Scientific literary analysis demands that the benefit of the doubt be given to the documents! Shakespeare's plays exist. Every year someone attempts to prove that someone other than Shakespeare wrote them or that counterfeit material was later inserted into his original writings. Yet until hard, unshakable evidence appears to the contrary, most, all scholars assume Shakespeare's authorship.

It is the same with the Bible. Critical doubts and scholarly questions do not constitute refutation; skeptical research beggars authoritative conclusions.

The document gets the benefit of any doubt.

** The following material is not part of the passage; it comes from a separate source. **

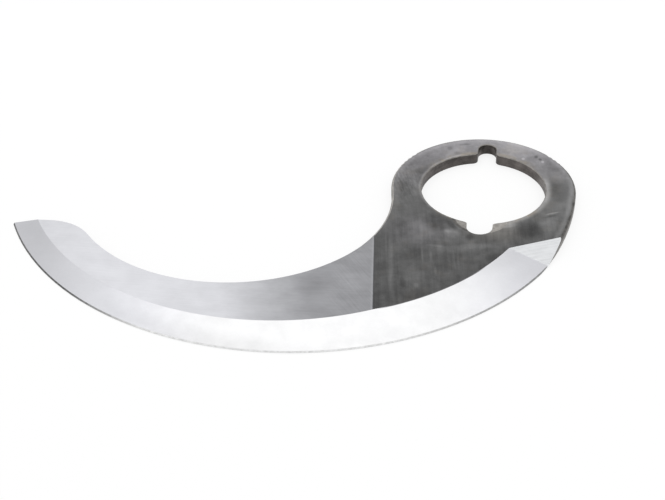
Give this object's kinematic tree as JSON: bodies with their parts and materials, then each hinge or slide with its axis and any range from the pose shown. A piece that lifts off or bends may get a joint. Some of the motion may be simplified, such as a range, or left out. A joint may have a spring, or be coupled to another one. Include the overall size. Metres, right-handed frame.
{
  "type": "cutter mixer blade",
  "caption": "Flat sickle-shaped cutter blade with a keyed eye for the shaft, a curved single bevel on its outer edge and a taper-ground face.",
  "frame": {"origin": "on the bore axis, level with the flat underside", "axes": "+Z along the bore axis out of the ground side, +X from the tip of the arm towards the eye along the longest side of the blade, +Y away from the cutting edge"},
  "size_m": [0.224, 0.1389, 0.0045],
  "materials": {
    "blade_steel": "dark rolled skin on the eye, satin ground arm, bright ground bevel"
  },
  "bodies": {
    "root": {"cutter_blade": "blade_steel"}
  },
  "joints": []
}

The burden of proof lies with the skeptic!

 

A nation of priests

The evidence for the integrity, authenticity and accuracy of the documents underlying the biblical text makes a fascinating story.

It begins with the Eternal God's selection of an entire nation as a "kingdom of priests" (Ex. 19:6). The care and preservation of Israel's lively oracles was a solemn duty of professionals called scribes.

In these conditions, how easy was it to palm off forgeries on the specially chosen teachers of the tribe of Levi (Deut. 33:10)? How did educated Jews feel about the authenticity of the documents they venerated as the "holy scriptures" (II Tim. 3:15)?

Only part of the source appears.